▶ _GIVEN INSTRUCTION_: Repeat the lines that follow, leaving nothing out.

Begin INFORMATION PROVIDED

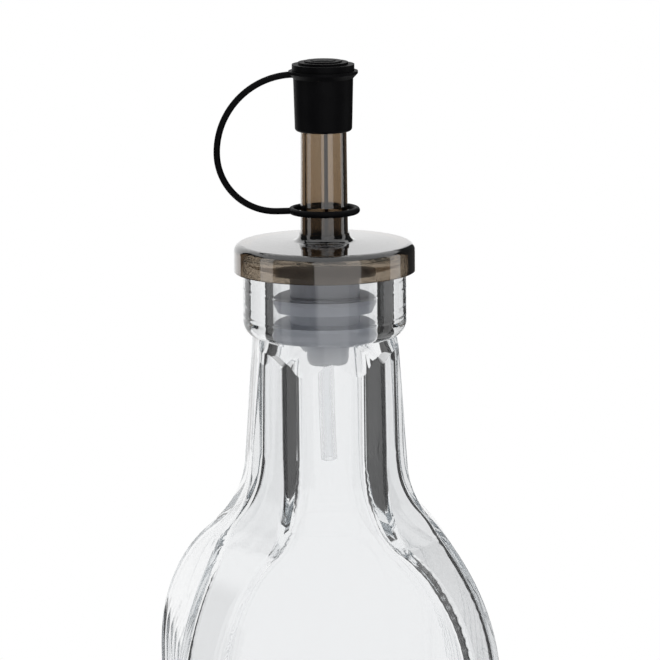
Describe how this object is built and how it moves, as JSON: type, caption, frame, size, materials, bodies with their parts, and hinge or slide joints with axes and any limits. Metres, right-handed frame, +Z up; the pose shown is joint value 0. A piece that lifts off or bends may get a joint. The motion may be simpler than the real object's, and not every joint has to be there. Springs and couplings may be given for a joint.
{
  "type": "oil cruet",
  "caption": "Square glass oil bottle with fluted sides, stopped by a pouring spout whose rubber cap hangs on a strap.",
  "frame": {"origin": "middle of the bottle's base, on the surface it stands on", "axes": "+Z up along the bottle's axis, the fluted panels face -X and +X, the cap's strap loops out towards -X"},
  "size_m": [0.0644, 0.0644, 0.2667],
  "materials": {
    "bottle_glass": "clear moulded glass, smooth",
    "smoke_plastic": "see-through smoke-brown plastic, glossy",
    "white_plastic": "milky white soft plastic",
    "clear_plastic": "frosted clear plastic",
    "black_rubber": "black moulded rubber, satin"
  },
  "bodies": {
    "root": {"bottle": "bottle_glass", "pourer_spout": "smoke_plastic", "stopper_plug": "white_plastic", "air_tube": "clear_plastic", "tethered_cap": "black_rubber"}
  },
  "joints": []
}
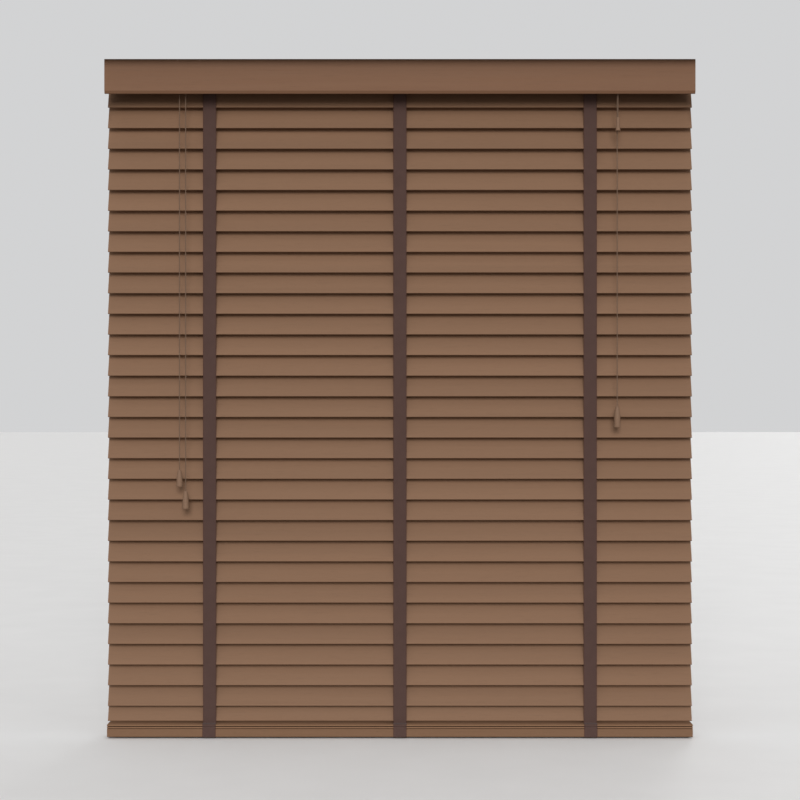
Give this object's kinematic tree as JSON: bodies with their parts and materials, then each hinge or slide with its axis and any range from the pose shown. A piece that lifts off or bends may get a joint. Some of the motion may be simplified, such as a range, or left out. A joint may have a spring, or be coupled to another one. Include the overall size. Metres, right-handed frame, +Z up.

End INFORMATION PROVIDED

▶ _SOLUTION TO THE EXERCISE_:
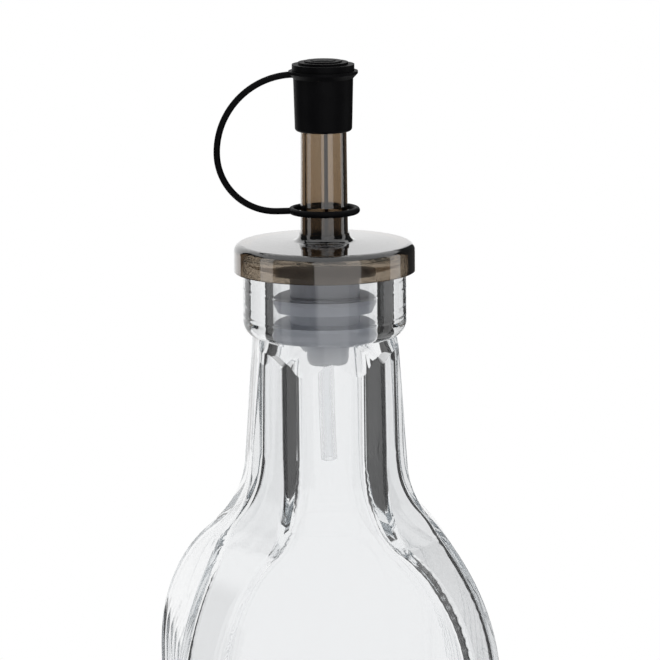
Describe how this object is built and how it moves, as JSON: type, caption, frame, size, materials, bodies with their parts, and hinge or slide joints with axes and any limits. Metres, right-handed frame, +Z up; the pose shown is joint value 0. A piece that lifts off or bends may get a joint. The motion may be simpler than the real object's, and not every joint has to be there. Springs and couplings may be given for a joint.
{
  "type": "oil cruet",
  "caption": "Square glass oil bottle with fluted sides, stopped by a pouring spout whose rubber cap hangs on a strap.",
  "frame": {"origin": "middle of the bottle's base, on the surface it stands on", "axes": "+Z up along the bottle's axis, the fluted panels face -X and +X, the cap's strap loops out towards -X"},
  "size_m": [0.0644, 0.0644, 0.2667],
  "materials": {
    "bottle_glass": "clear moulded glass, smooth",
    "smoke_plastic": "see-through smoke-brown plastic, glossy",
    "white_plastic": "milky white soft plastic",
    "clear_plastic": "frosted clear plastic",
    "black_rubber": "black moulded rubber, satin"
  },
  "bodies": {
    "root": {"bottle": "bottle_glass", "pourer_spout": "smoke_plastic", "stopper_plug": "white_plastic", "air_tube": "clear_plastic", "tethered_cap": "black_rubber"}
  },
  "joints": []
}
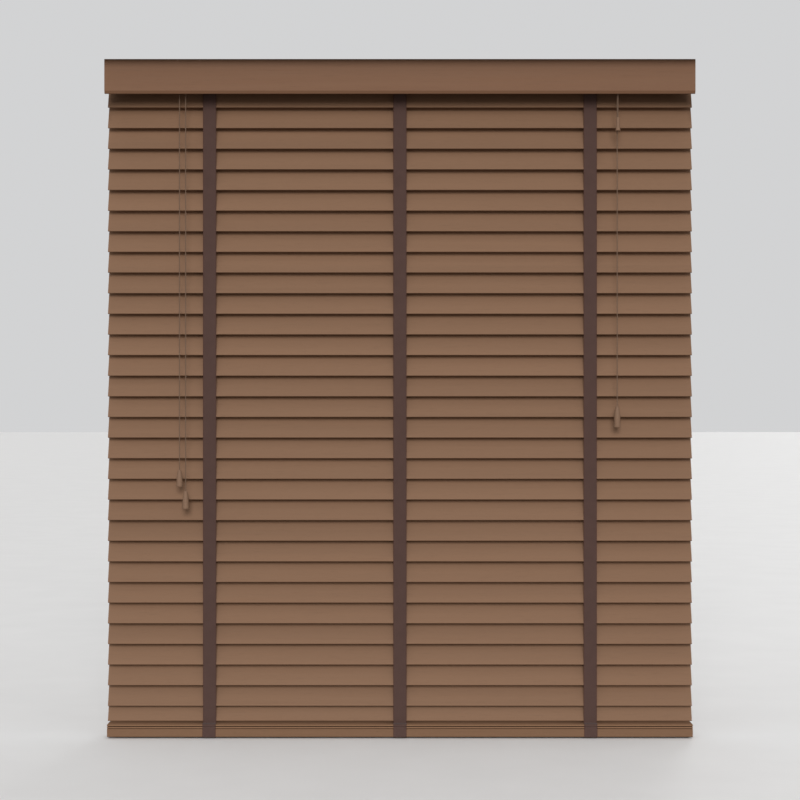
Give this object's kinematic tree as JSON: bodies with their parts and materials, then each hinge or slide with its axis and any range from the pose shown. A piece that lifts off or bends may get a joint. Some of the motion may be simplified, such as a range, or left out. A joint may have a spring, or be coupled to another one. Include the overall size. Metres, right-handed frame, +Z up.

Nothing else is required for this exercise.